Compliance roadmap for covered entities and their MSPs

The work breaks down into five stages.

Run a fresh gap assessment against the amended regulation. If the last comprehensive assessment used the 2017 version of the rule, repeat it against the November 2023 amendments. Several control areas have new or strengthened requirements, and assumptions baked into pre-2023 programs are no longer reliable.

Prioritize MFA and access controls. These are the most frequently cited deficiencies in the published enforcement actions. Phishing-resistant MFA on all privileged access, all access to non-public information, and all remote access is the non-negotiable starting point. Layered on top of that, document the access review cadence and the offboarding workflow that ensures revoked accounts are actually revoked.

Implement, or contract for, continuous monitoring capability. The 72-hour reporting clock requires detection capability fast enough to identify reportable events promptly. Twenty-four-seven monitoring through an in-house SOC, a managed SIEM service, or an MDR provider is the practical answer.

Review and test the incident response plan. Run the exercise at least annually. Document the testing and the post-exercise improvements. Include the DFS notification workflow as a specific runbook within the plan, with named owners and the form of the early notification pre-drafted.

Assess and document third-party security. Covered entities should inventory their MSPs and other in-scope providers, assess their security practices on a defined cadence, and update contracts to reflect §500.11 requirements. MSPs should prepare the evidence package proactively, because waiting for the client’s audit is waiting too long.

Compliance Manager GRC supports 23 NYCRR 500 assessment within its framework library, allowing covered entities and their IT teams to track compliance status against the amended rule, document controls, manage third-party assessments, and generate the evidence the DFS expects during examination.

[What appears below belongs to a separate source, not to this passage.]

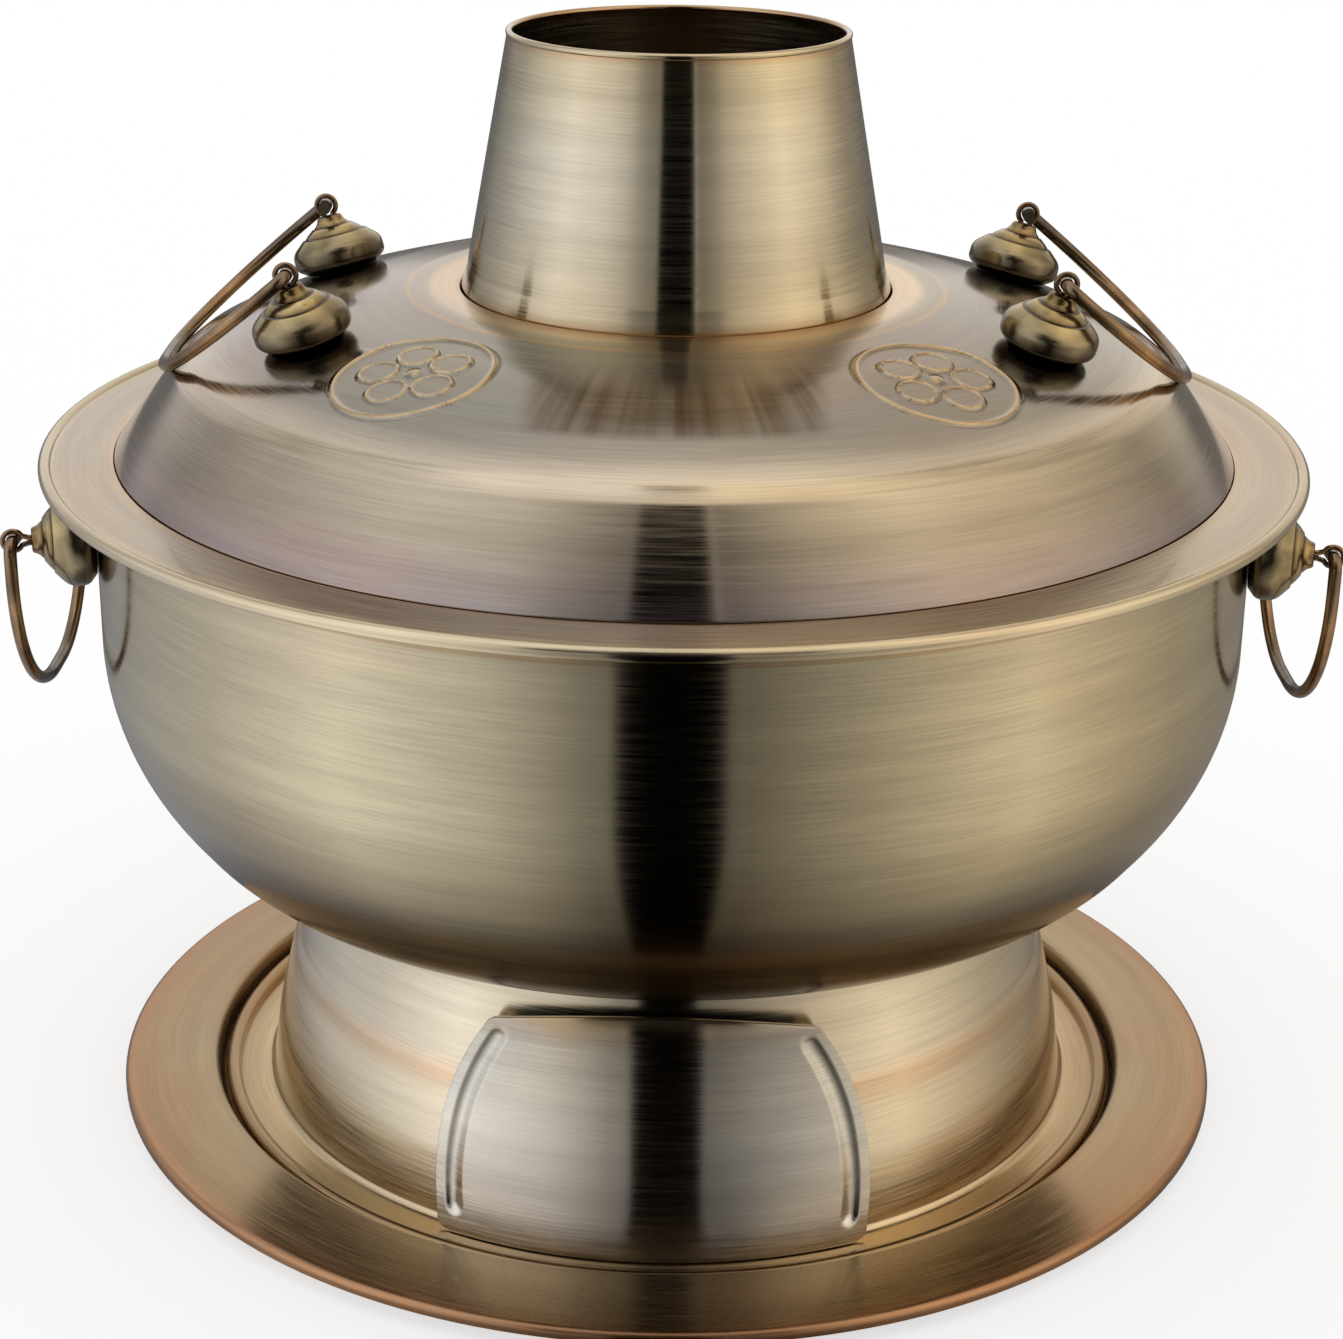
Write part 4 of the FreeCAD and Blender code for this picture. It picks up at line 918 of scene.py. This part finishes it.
piece("lid_knobs_turned", four_knobs(lid_knob_place), "lid", "polished_brass", "lid_knobs")
piece("pot_knobs_turned", four_knobs(pot_knob_place), "pot", "polished_brass", "pot_knobs")


# ------------------------------------------------------------------ eye pins
# A split pin of doubled brass wire through each knob. Its eye holds a bail's end,
# and its legs are splayed over a washer behind the sheet.

pin_wire = 0.72
pin_half = 1.4
eye_inside, eye_neck, eye_steps = 1.95, math.radians(28), 18
leg_reach, leg_bend, shank_rise = 6.5, 1.6, 1.2
washer_room, neck_room = 1.1, 1.4
pin_sides = 10
joints = {joint["name"]: joint for joint in frame["joints"]}

wire_tree, given = new_tree("wire", Radius="Float", Sides="Int", Material="Material")
route = add(wire_tree, "GeometryNodeMeshToCurve", {"Mesh": given["Geometry"]})
run = add(wire_tree, "GeometryNodeSplineParameter").outputs["Length"]
measured = add(wire_tree, "GeometryNodeStoreNamedAttribute",
               {"Geometry": route.outputs[0], "Name": "along", "Value": run},
               data_type="FLOAT", domain="POINT")
section = add(wire_tree, "GeometryNodeCurvePrimitiveCircle",
              {"Resolution": given["Sides"], "Radius": given["Radius"]})
drawn = add(wire_tree, "GeometryNodeCurveToMesh",
            {"Curve": measured.outputs[0], "Profile Curve": section.outputs["Curve"], "Fill Caps": True})
end_tree(wire_tree, drawn.outputs[0], given["Material"])


def wires(routes, radius, material, sides):
    """Round wires along open routes, in millimetres, in one mesh."""
    points, edges = [], []
    for route in routes:
        first = len(points)
        points += [point * MM for point in route]
        edges += [(first + index, first + index + 1) for index in range(len(route) - 1)]
    mesh = bpy.data.meshes.new("route")
    mesh.from_pydata(points, edges, [])
    drawn = grown(wire_tree, mesh, Radius=radius * MM, Sides=sides, Material=material)
    return closed(drawn, math.radians(50))


wire_brass = antique_brass("wire_antique_brass", [
    (0.0, "#6E6658"), (22.0, "#7A6854"), (45.0, "#A07E5A"), (70.0, "#8C775C"), (95.0, "#6C645A"),
    (112.0, "#96785A"), (140.0, "#A3835F"), (180.0, "#6E6658")])


def pin_route(eye, place):
    """A split pin's wire: leg, shank, round the eye and back to the other leg."""
    turn, lean = place["Turn"], place["Lean"]
    heading = Vector((math.sin(lean) * math.cos(turn), math.sin(lean) * math.sin(turn), math.cos(lean)))
    foot = Vector((place["Reach"] * math.cos(turn), place["Reach"] * math.sin(turn), place["Height"]))
    aside = Vector((0, 1, 0)).cross(heading).normalized()
    behind = foot - heading * (sheet_gauge + washer_room + pin_wire)
    ring = eye_inside + pin_wire
    loop = []
    for step in range(eye_steps + 1):
        way = eye_neck + (math.tau - 2 * eye_neck) * step / eye_steps
        loop.append(eye - heading * ring * math.cos(way) + aside * ring * math.sin(way))
    near = eye - heading * (ring + neck_room)
    halves = [[behind + out * leg_reach, behind + out * leg_bend,
               behind + out * pin_wire + heading * shank_rise, near + out * pin_wire]
              for out in (aside, -aside)]
    return halves[0] + loop + halves[1][::-1]


def four_pins(joint, node, place):
    """Four split pins whose eyes lie on the bails' pivots."""
    pivot = Vector(joints[joint]["pos_m"]) / MM
    eye = Vector((pivot.x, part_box(node)[1].y / MM - pin_half, pivot.z))
    route = pin_route(eye, place)
    return [[Vector((point.x * right, point.y * back, point.z)) for point in route]
            for right in (1, -1) for back in (1, -1)]


lid_pins = four_pins("lid_bail_right_swing", "lid_eye_pins", lid_knob_place)
pot_pins = four_pins("pot_bail_right_swing", "pot_eye_pins", pot_knob_place)
for name, body, pins in (("lid_split_pins", "lid", lid_pins), ("pot_split_pins", "pot", pot_pins)):
    piece(name, wires(pins, pin_wire, wire_brass, pin_sides), body, "polished_brass", body + "_eye_pins")
for node in ("lid_washers", "pot_washers"):
    frame["nodes"][node].data.materials[0] = knob_brass
frame["nodes"]["door_hook"].data.materials[0] = knob_brass


# --------------------------------------------------------------------- bails
# Four handles bent from brass wire. The ends of each bow turn inwards and pass
# through the eyes of two pins, so that it swings freely.

bail_wire, bail_reach, bail_corner, bail_flat = 1.7, 49.5, 3.2, 4.4
bail_end, bail_side_room, bail_sides = 3.2, 0.8, 20


def bail(joint, pins, hang):
    """A right-hand bail's wire through two pins, turned down from level by an angle."""
    pivot = Vector(joints[joint]["pos_m"]) / MM
    eye_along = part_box(pins)[1].y / MM - pin_half
    leg = eye_along + pin_half + bail_side_room + bail_wire
    inner = eye_along - pin_half - bail_end
    bow = leg - bail_flat
    flat = rounded([(0, inner), (0, leg, bail_corner), (bail_reach, leg, bow),
                    (bail_reach, -leg, bow), (0, -leg, bail_corner), (0, -inner)])
    turned_down = Matrix.Rotation(hang, 3, "Y")
    return [pivot + turned_down @ Vector((point.x, point.y, 0)) for point in flat]


def lying(joint, node):
    """How far a lid's bail is turned down, worked out from how low it reaches."""
    drop = joints[joint]["pos_m"][2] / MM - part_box(node)[0].z / MM
    return math.asin(drop / math.hypot(bail_reach, bail_wire)) - math.atan2(bail_wire, bail_reach)


lid_hang = lying("lid_bail_right_swing", "lid_bail_right")
lid_route = bail("lid_bail_right_swing", "lid_eye_pins", lid_hang)
pot_route = bail("pot_bail_right_swing", "pot_eye_pins", math.pi / 2)
for name, route in (("lid_bail", lid_route), ("pot_bail", pot_route)):
    for side, right in (("right", 1), ("left", -1)):
        bent = [Vector((point.x * right, point.y, point.z)) for point in route]
        node = name + "_" + side
        drawn = wires([bent], bail_wire, wire_brass, bail_sides)
        piece(node + "_wire", drawn, node, "polished_brass", node)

Explore Compliance Manager GRC for the operational side of running a NYDFS program continuously rather than rebuilding it under examination pressure.

The financial services firms and MSPs that come through DFS examinations cleanly aren’t necessarily the ones with the most expensive security stacks. They’re the ones whose program documentation matches operational reality, whose evidence is current rather than reconstructed, and whose annual certification is something the certifying officer can sign without a careful conversation with counsel first. The amended 23 NYCRR 500 is a meaningful regulation enforced by an active regulator with a track record. The starting position for compliance is treating the rule as continuous discipline, not as a project that ends.

Key Takeaways

  • 23 NYCRR 500 is actively enforced. The DFS has issued multiple multi-million-dollar penalties citing specific control failures around MFA, access management, and incident response. Programs that haven’t been refreshed against the November 2023 amendments are operating against an outdated rule.
  • The 72-hour incident reporting clock and the 24-hour ransom-payment notification window require continuous detection capability. Business-hours-only monitoring will not meet either timeline reliably.
  • Third-party service provider obligations under §500.11 are explicit. Covered entities must impose cybersecurity requirements on MSPs with access to their systems, and MSPs must be able to evidence compliance with those requirements. Both sides are exposed if either side falls short.
  • Annual certification by a senior officer creates personal accountability for the accuracy of the compliance statement. The combination of personal accountability and the published enforcement record makes compliance an executive-level concern, not an IT-department-only concern.